Ce qui est hasardeux dans cette alliance qui ne dit pas son nom, c’est de voir les autorités françaises s’allier avec un pays qui a conduit une politique anti-terroriste hasardeuse, opportuniste et d’un total cynisme. Il faut se souvenir qu’Alger a été à l’origine de la montée de la menace terroriste au nord du Mali où elle a laissé s’installer durablement des groupes armés, dirigés par des Émirs d’orignie algérienne et largement instrumentalisés par les services de l’ex DRS. Qu’il s’agisse de Mokhtar Belmokhtar, d »Abdelhamid Abou Zaid ou de bien d’autres.

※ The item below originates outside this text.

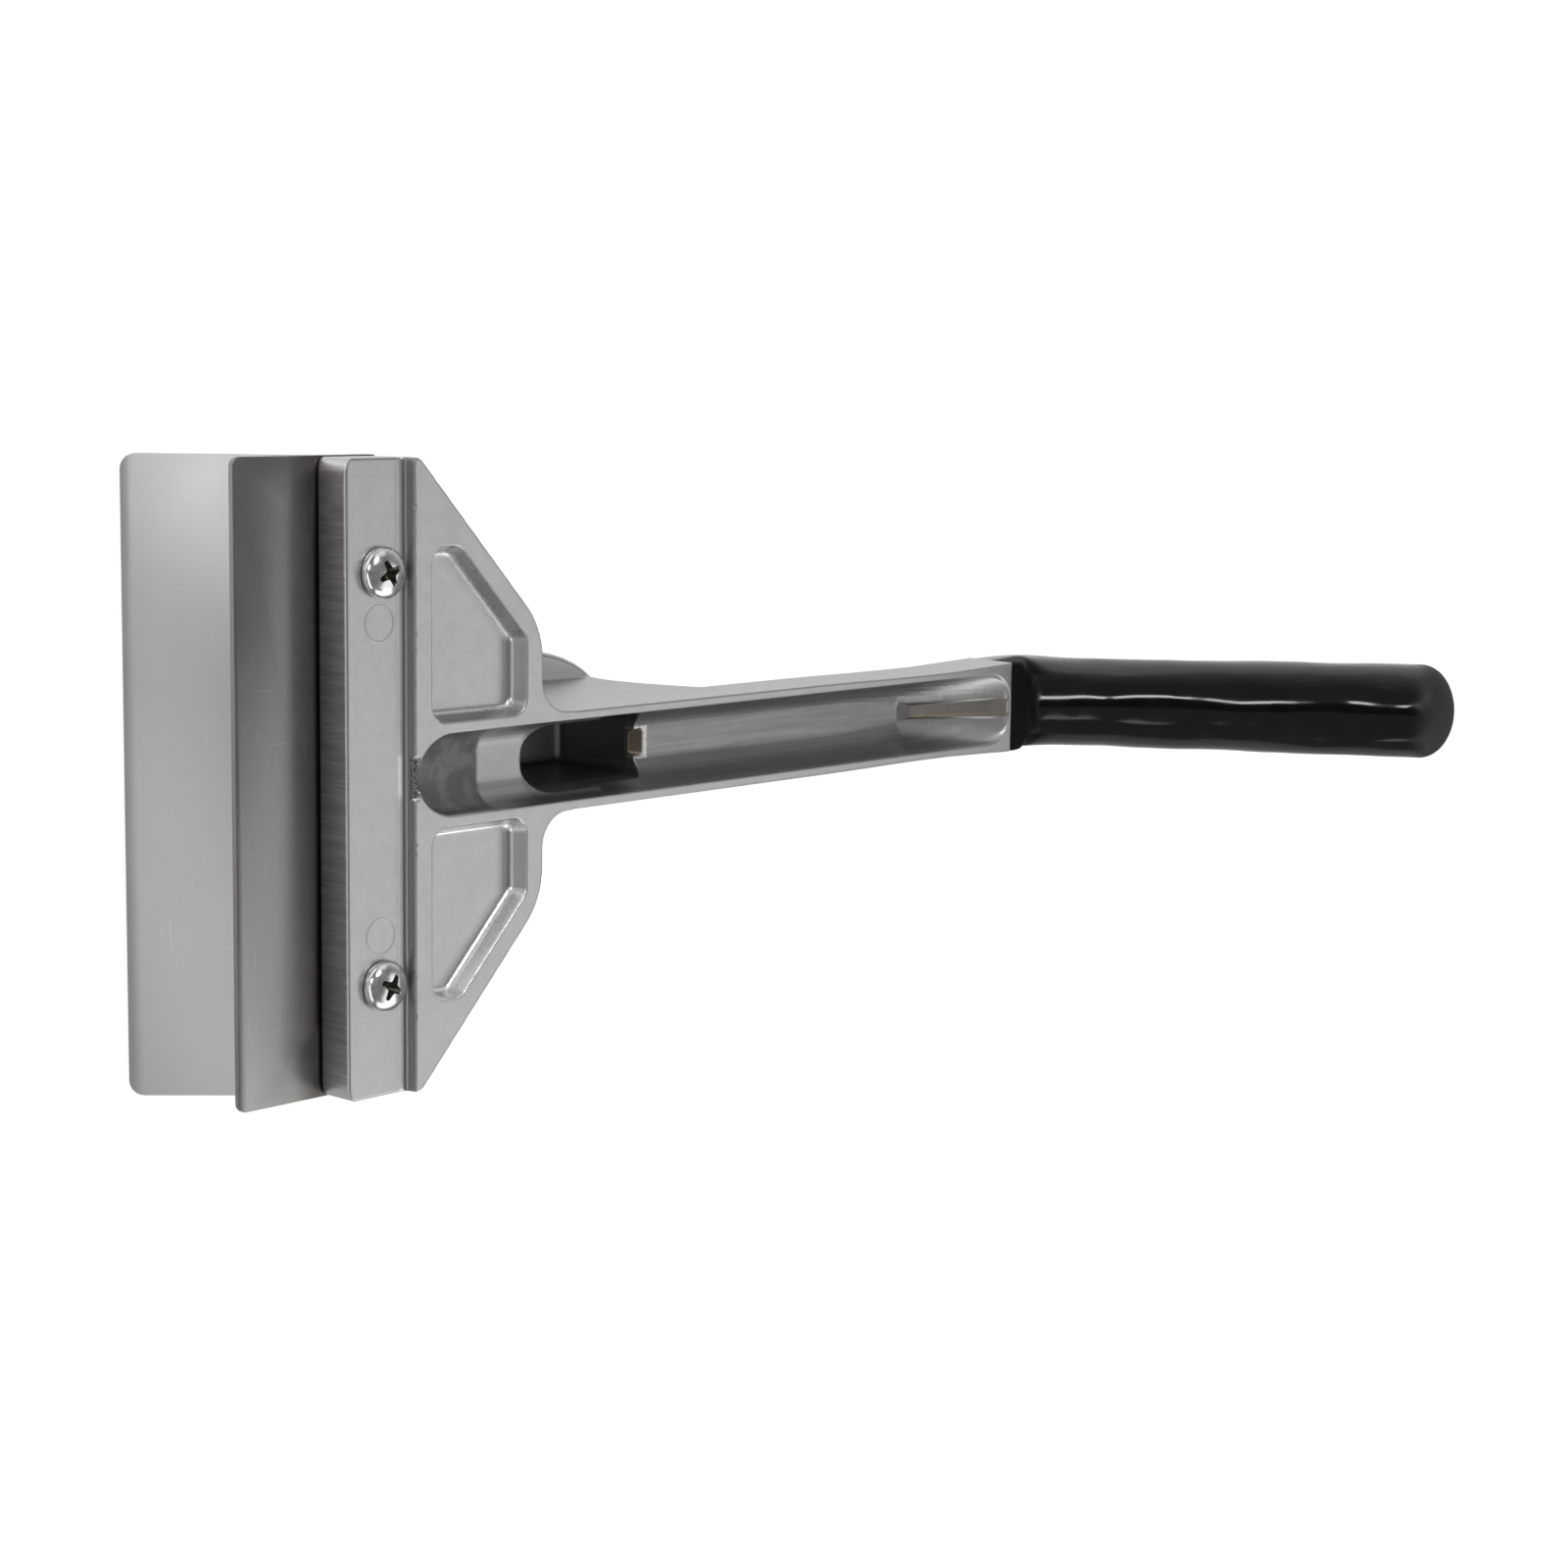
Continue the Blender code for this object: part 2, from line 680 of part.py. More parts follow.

Plus grave, des rapports très documentés, y compris au sein des services français, ont constaté que l’Algérie protégeait Iyad Ag-Ghali, l’actuel patron de la branche sahélienne d’Al Qaida souvent signalé dans la localité algérienne de Tin Zaouatine, à la frontière du Mali, où résiderait sa famille. Ce chef terroriste a été récemment encore présenté par Emmanuel Macron comme l’ennemi numéro un de la France dans la région.
Du coté algérien, on se prépare à ce tournant diplomatique depuis des mois. Dès novembre 2020, l’Algérie a fait voter une réforme constitutionnelle qui permet aux forces algériennes d’intervenir chez ses voisins, alors que la non intervention militaire en dehors de ses frontières était jusqu’à présent un dogme absolu. Le parlement algérien qui vient d’être élu et qui a vu la victoire de deux partis sous influence, le FLN historique et le MSP « islamiste », devrait ratifier rapidement ce changement à 180 degrés.
Du pain béni pour le pouvoir algérien
Le pouvoir algérien trouve doublement son compte dans ce revirement militaire de taille. L’axe sécuritaire privilégié entre Paris et Alger permet au président Tebboune, un chef d’état sans légitimité qui a été désigné par par l’armée et élu par la fraude, de redorer son blason. Le pouvoir algérien, dont la réputation est minée par une répression féroce et une gestion corrompue, peut ainsi retrouver un semblant de respectabilité internationale. Voici Tebboune, largement dévalué sut le plan intérieur, qui espère une forme de réhabilitation grâce à un soutien français qui ne s’est pas à ce jour démenti.
Avec ce nouvel axe avec Paris, le pouvoir algérien réel, à savoir son armée, retrouve sur sa frontière sud une épaisseur stratégique dont il était nostalgique depuis l’intervention Serval qui vit les troupes françaises intervenir au Nord du Mali en 1993.
On imagine bien que les militaires algériens vont mettre en avant leur volonté de défendre l’intégrité du territoire algérien qui serait menacée par un environnement hostile. L’armée espère-t-elle retrouver ainsi une certaine aura perdue auprès d’une opinion publique restée profondément nationaliste? Sans doute, mais l’exercice sera acrobatique face à un peuple qui ne croit plus aux fables d’autrefois, y compris dans les casernes où le mécontentement est grandissant.